** WHAT IS NEEDED **
Every record should be written out exactly, please.

** DATA IN THIS EXERCISE **
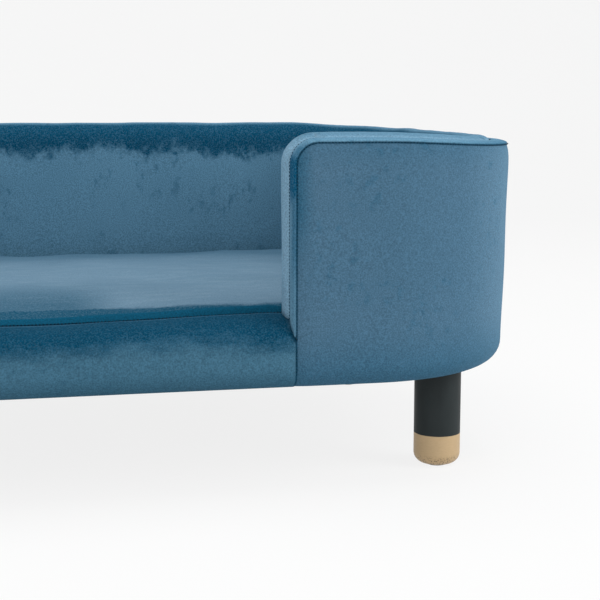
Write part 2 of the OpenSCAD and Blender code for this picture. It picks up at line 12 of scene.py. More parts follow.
import bmesh
import bpy
import numpy as np
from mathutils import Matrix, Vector

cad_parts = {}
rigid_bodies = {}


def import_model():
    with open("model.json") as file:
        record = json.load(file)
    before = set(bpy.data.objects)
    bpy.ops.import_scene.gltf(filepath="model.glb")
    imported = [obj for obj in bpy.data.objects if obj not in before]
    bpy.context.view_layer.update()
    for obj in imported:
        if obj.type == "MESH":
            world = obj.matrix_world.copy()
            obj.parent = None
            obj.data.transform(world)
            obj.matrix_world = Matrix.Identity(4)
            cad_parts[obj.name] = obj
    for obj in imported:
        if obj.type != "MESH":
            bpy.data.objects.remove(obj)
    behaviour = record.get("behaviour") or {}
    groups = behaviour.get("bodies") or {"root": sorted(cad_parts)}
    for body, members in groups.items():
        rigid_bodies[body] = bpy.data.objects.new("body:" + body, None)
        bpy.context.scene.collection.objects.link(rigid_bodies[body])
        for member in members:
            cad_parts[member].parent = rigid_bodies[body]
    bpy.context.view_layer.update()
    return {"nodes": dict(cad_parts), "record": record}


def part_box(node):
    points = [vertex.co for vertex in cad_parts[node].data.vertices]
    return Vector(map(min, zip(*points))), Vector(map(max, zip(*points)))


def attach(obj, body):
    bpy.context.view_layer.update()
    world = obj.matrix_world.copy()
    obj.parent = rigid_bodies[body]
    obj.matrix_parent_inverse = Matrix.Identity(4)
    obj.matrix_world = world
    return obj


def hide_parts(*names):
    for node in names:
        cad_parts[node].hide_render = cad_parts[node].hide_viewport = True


for unused in list(bpy.data.objects):
    bpy.data.objects.remove(unused)
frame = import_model()

# %% [markdown]
# ## Sizes
# An upholsterer cuts the covers to the frame. Lengths could be typed in again here, and
# then cloth and frame could drift apart. They are read from the boxes of the frame's nodes
# where a box gives them. All of them are in millimetres and go to metres when a mesh is
# made, since a seam of 2 mm is easier to read than one of 0.002 m.

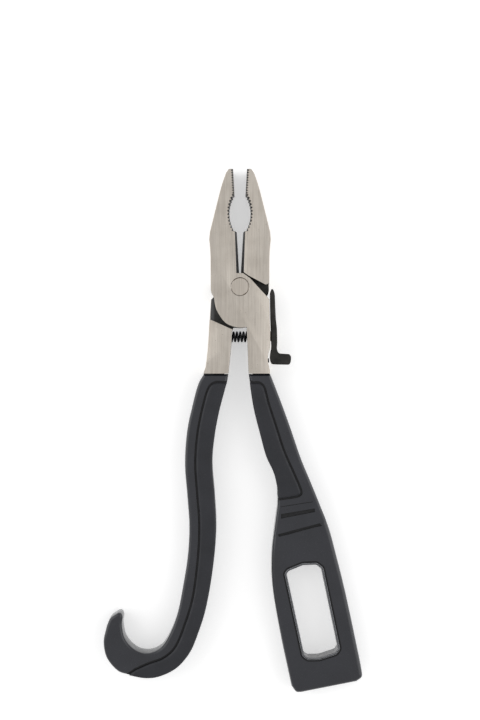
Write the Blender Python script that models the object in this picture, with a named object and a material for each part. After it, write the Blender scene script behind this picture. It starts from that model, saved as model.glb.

** OUTPUT OF THE EXERCISE **
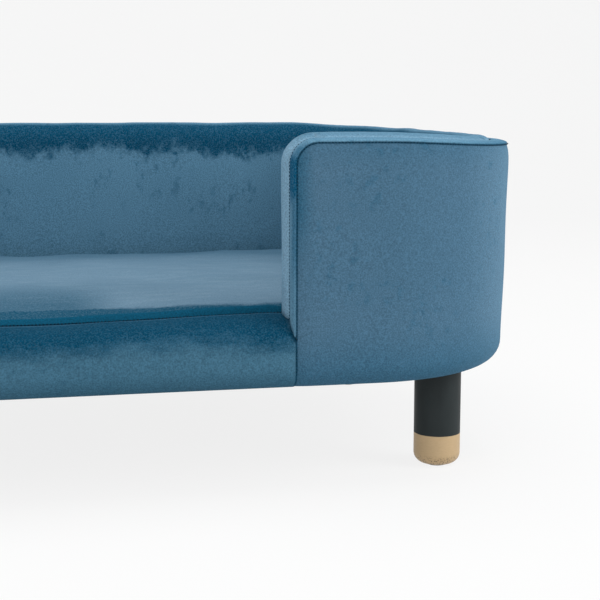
Write part 2 of the OpenSCAD and Blender code for this picture. It picks up at line 12 of scene.py. More parts follow.
import bmesh
import bpy
import numpy as np
from mathutils import Matrix, Vector

cad_parts = {}
rigid_bodies = {}


def import_model():
    with open("model.json") as file:
        record = json.load(file)
    before = set(bpy.data.objects)
    bpy.ops.import_scene.gltf(filepath="model.glb")
    imported = [obj for obj in bpy.data.objects if obj not in before]
    bpy.context.view_layer.update()
    for obj in imported:
        if obj.type == "MESH":
            world = obj.matrix_world.copy()
            obj.parent = None
            obj.data.transform(world)
            obj.matrix_world = Matrix.Identity(4)
            cad_parts[obj.name] = obj
    for obj in imported:
        if obj.type != "MESH":
            bpy.data.objects.remove(obj)
    behaviour = record.get("behaviour") or {}
    groups = behaviour.get("bodies") or {"root": sorted(cad_parts)}
    for body, members in groups.items():
        rigid_bodies[body] = bpy.data.objects.new("body:" + body, None)
        bpy.context.scene.collection.objects.link(rigid_bodies[body])
        for member in members:
            cad_parts[member].parent = rigid_bodies[body]
    bpy.context.view_layer.update()
    return {"nodes": dict(cad_parts), "record": record}


def part_box(node):
    points = [vertex.co for vertex in cad_parts[node].data.vertices]
    return Vector(map(min, zip(*points))), Vector(map(max, zip(*points)))


def attach(obj, body):
    bpy.context.view_layer.update()
    world = obj.matrix_world.copy()
    obj.parent = rigid_bodies[body]
    obj.matrix_parent_inverse = Matrix.Identity(4)
    obj.matrix_world = world
    return obj


def hide_parts(*names):
    for node in names:
        cad_parts[node].hide_render = cad_parts[node].hide_viewport = True


for unused in list(bpy.data.objects):
    bpy.data.objects.remove(unused)
frame = import_model()

# %% [markdown]
# ## Sizes
# An upholsterer cuts the covers to the frame. Lengths could be typed in again here, and
# then cloth and frame could drift apart. They are read from the boxes of the frame's nodes
# where a box gives them. All of them are in millimetres and go to metres when a mesh is
# made, since a seam of 2 mm is easier to read than one of 0.002 m.

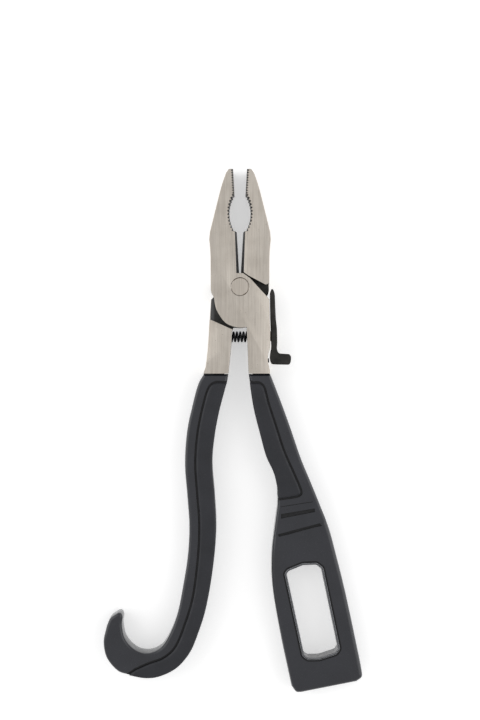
Write the Blender Python script that models the object in this picture, with a named object and a material for each part. After it, write the Blender scene script behind this picture. It starts from that model, saved as model.glb.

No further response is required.